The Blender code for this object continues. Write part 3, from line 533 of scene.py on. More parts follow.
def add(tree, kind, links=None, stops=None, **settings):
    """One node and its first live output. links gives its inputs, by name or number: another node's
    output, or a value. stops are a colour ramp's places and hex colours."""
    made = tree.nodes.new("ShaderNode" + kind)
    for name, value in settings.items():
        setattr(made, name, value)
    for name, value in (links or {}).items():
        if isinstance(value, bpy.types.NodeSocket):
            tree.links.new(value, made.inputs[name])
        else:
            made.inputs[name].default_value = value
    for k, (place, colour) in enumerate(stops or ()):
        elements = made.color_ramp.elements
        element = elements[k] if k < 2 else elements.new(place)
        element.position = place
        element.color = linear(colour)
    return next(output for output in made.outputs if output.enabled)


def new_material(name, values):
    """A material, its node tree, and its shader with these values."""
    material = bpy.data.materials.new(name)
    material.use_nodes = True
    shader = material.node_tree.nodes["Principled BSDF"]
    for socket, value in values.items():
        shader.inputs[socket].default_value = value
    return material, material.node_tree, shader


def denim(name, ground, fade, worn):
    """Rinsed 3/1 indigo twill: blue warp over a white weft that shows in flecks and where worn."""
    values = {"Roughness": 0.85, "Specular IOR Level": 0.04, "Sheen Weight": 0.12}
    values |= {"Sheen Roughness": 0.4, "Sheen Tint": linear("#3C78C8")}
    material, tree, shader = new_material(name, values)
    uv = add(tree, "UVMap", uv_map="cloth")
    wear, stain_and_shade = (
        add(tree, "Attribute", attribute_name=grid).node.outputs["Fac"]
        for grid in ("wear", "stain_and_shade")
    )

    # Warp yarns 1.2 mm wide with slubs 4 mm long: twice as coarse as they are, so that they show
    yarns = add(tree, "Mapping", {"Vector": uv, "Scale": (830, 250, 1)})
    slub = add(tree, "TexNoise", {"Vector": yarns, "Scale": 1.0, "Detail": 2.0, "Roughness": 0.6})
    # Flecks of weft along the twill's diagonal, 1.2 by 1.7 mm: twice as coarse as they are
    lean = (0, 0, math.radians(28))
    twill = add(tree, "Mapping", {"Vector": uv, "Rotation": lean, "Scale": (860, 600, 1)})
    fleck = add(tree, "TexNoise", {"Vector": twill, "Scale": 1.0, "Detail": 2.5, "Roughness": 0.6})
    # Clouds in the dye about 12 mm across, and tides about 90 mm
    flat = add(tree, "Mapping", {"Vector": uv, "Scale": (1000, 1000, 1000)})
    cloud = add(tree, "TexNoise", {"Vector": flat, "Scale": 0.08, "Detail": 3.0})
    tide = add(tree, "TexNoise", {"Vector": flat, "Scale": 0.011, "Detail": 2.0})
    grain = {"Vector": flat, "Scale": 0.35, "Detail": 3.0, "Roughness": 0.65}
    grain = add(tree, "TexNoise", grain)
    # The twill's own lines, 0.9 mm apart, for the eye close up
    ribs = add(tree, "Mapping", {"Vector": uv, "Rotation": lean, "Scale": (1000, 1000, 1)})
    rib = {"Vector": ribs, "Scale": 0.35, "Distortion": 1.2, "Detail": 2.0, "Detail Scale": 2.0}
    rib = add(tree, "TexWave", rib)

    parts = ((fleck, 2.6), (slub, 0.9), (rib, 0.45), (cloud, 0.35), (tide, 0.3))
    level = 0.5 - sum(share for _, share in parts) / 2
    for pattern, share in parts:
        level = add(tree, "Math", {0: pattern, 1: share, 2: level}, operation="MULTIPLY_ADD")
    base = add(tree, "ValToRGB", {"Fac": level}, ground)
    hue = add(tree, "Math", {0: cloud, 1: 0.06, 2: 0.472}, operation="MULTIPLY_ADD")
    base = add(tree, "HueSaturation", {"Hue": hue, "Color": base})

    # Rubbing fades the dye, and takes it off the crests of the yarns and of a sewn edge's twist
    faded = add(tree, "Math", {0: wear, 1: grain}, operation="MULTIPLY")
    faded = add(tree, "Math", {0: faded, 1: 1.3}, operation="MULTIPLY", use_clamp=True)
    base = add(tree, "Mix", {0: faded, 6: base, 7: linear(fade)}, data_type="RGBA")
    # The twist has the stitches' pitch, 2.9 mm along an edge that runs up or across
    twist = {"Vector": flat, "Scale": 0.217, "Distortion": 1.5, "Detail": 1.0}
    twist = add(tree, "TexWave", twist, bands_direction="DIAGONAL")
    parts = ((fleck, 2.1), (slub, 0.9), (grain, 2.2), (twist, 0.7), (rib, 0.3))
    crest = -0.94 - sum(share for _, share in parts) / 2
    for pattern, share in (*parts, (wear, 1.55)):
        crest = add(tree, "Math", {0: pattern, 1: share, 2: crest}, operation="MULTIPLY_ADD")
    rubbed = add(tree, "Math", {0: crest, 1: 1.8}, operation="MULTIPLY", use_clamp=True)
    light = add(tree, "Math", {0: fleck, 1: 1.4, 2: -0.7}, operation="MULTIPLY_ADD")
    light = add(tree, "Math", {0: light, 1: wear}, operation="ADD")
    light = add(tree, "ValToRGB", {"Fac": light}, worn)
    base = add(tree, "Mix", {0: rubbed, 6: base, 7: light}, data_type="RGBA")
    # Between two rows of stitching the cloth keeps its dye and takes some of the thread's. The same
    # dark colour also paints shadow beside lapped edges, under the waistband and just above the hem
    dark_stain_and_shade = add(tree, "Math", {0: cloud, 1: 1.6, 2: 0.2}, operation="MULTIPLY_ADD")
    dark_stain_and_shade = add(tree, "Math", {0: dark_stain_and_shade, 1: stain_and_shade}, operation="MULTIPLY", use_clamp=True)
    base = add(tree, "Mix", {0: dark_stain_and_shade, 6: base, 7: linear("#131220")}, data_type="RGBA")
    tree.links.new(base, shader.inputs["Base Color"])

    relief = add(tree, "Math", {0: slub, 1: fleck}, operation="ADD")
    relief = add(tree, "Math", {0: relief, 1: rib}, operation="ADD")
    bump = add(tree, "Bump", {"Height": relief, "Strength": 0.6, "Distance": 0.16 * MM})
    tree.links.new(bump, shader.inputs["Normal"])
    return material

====

◆ **Required work**
Exactly reproduce every line of the data above.

◆ **Result for this task**
The Blender code for this object continues. Write part 3, from line 533 of scene.py on. More parts follow.
def add(tree, kind, links=None, stops=None, **settings):
    """One node and its first live output. links gives its inputs, by name or number: another node's
    output, or a value. stops are a colour ramp's places and hex colours."""
    made = tree.nodes.new("ShaderNode" + kind)
    for name, value in settings.items():
        setattr(made, name, value)
    for name, value in (links or {}).items():
        if isinstance(value, bpy.types.NodeSocket):
            tree.links.new(value, made.inputs[name])
        else:
            made.inputs[name].default_value = value
    for k, (place, colour) in enumerate(stops or ()):
        elements = made.color_ramp.elements
        element = elements[k] if k < 2 else elements.new(place)
        element.position = place
        element.color = linear(colour)
    return next(output for output in made.outputs if output.enabled)


def new_material(name, values):
    """A material, its node tree, and its shader with these values."""
    material = bpy.data.materials.new(name)
    material.use_nodes = True
    shader = material.node_tree.nodes["Principled BSDF"]
    for socket, value in values.items():
        shader.inputs[socket].default_value = value
    return material, material.node_tree, shader


def denim(name, ground, fade, worn):
    """Rinsed 3/1 indigo twill: blue warp over a white weft that shows in flecks and where worn."""
    values = {"Roughness": 0.85, "Specular IOR Level": 0.04, "Sheen Weight": 0.12}
    values |= {"Sheen Roughness": 0.4, "Sheen Tint": linear("#3C78C8")}
    material, tree, shader = new_material(name, values)
    uv = add(tree, "UVMap", uv_map="cloth")
    wear, stain_and_shade = (
        add(tree, "Attribute", attribute_name=grid).node.outputs["Fac"]
        for grid in ("wear", "stain_and_shade")
    )

    # Warp yarns 1.2 mm wide with slubs 4 mm long: twice as coarse as they are, so that they show
    yarns = add(tree, "Mapping", {"Vector": uv, "Scale": (830, 250, 1)})
    slub = add(tree, "TexNoise", {"Vector": yarns, "Scale": 1.0, "Detail": 2.0, "Roughness": 0.6})
    # Flecks of weft along the twill's diagonal, 1.2 by 1.7 mm: twice as coarse as they are
    lean = (0, 0, math.radians(28))
    twill = add(tree, "Mapping", {"Vector": uv, "Rotation": lean, "Scale": (860, 600, 1)})
    fleck = add(tree, "TexNoise", {"Vector": twill, "Scale": 1.0, "Detail": 2.5, "Roughness": 0.6})
    # Clouds in the dye about 12 mm across, and tides about 90 mm
    flat = add(tree, "Mapping", {"Vector": uv, "Scale": (1000, 1000, 1000)})
    cloud = add(tree, "TexNoise", {"Vector": flat, "Scale": 0.08, "Detail": 3.0})
    tide = add(tree, "TexNoise", {"Vector": flat, "Scale": 0.011, "Detail": 2.0})
    grain = {"Vector": flat, "Scale": 0.35, "Detail": 3.0, "Roughness": 0.65}
    grain = add(tree, "TexNoise", grain)
    # The twill's own lines, 0.9 mm apart, for the eye close up
    ribs = add(tree, "Mapping", {"Vector": uv, "Rotation": lean, "Scale": (1000, 1000, 1)})
    rib = {"Vector": ribs, "Scale": 0.35, "Distortion": 1.2, "Detail": 2.0, "Detail Scale": 2.0}
    rib = add(tree, "TexWave", rib)

    parts = ((fleck, 2.6), (slub, 0.9), (rib, 0.45), (cloud, 0.35), (tide, 0.3))
    level = 0.5 - sum(share for _, share in parts) / 2
    for pattern, share in parts:
        level = add(tree, "Math", {0: pattern, 1: share, 2: level}, operation="MULTIPLY_ADD")
    base = add(tree, "ValToRGB", {"Fac": level}, ground)
    hue = add(tree, "Math", {0: cloud, 1: 0.06, 2: 0.472}, operation="MULTIPLY_ADD")
    base = add(tree, "HueSaturation", {"Hue": hue, "Color": base})

    # Rubbing fades the dye, and takes it off the crests of the yarns and of a sewn edge's twist
    faded = add(tree, "Math", {0: wear, 1: grain}, operation="MULTIPLY")
    faded = add(tree, "Math", {0: faded, 1: 1.3}, operation="MULTIPLY", use_clamp=True)
    base = add(tree, "Mix", {0: faded, 6: base, 7: linear(fade)}, data_type="RGBA")
    # The twist has the stitches' pitch, 2.9 mm along an edge that runs up or across
    twist = {"Vector": flat, "Scale": 0.217, "Distortion": 1.5, "Detail": 1.0}
    twist = add(tree, "TexWave", twist, bands_direction="DIAGONAL")
    parts = ((fleck, 2.1), (slub, 0.9), (grain, 2.2), (twist, 0.7), (rib, 0.3))
    crest = -0.94 - sum(share for _, share in parts) / 2
    for pattern, share in (*parts, (wear, 1.55)):
        crest = add(tree, "Math", {0: pattern, 1: share, 2: crest}, operation="MULTIPLY_ADD")
    rubbed = add(tree, "Math", {0: crest, 1: 1.8}, operation="MULTIPLY", use_clamp=True)
    light = add(tree, "Math", {0: fleck, 1: 1.4, 2: -0.7}, operation="MULTIPLY_ADD")
    light = add(tree, "Math", {0: light, 1: wear}, operation="ADD")
    light = add(tree, "ValToRGB", {"Fac": light}, worn)
    base = add(tree, "Mix", {0: rubbed, 6: base, 7: light}, data_type="RGBA")
    # Between two rows of stitching the cloth keeps its dye and takes some of the thread's. The same
    # dark colour also paints shadow beside lapped edges, under the waistband and just above the hem
    dark_stain_and_shade = add(tree, "Math", {0: cloud, 1: 1.6, 2: 0.2}, operation="MULTIPLY_ADD")
    dark_stain_and_shade = add(tree, "Math", {0: dark_stain_and_shade, 1: stain_and_shade}, operation="MULTIPLY", use_clamp=True)
    base = add(tree, "Mix", {0: dark_stain_and_shade, 6: base, 7: linear("#131220")}, data_type="RGBA")
    tree.links.new(base, shader.inputs["Base Color"])

    relief = add(tree, "Math", {0: slub, 1: fleck}, operation="ADD")
    relief = add(tree, "Math", {0: relief, 1: rib}, operation="ADD")
    bump = add(tree, "Bump", {"Height": relief, "Strength": 0.6, "Distance": 0.16 * MM})
    tree.links.new(bump, shader.inputs["Normal"])
    return material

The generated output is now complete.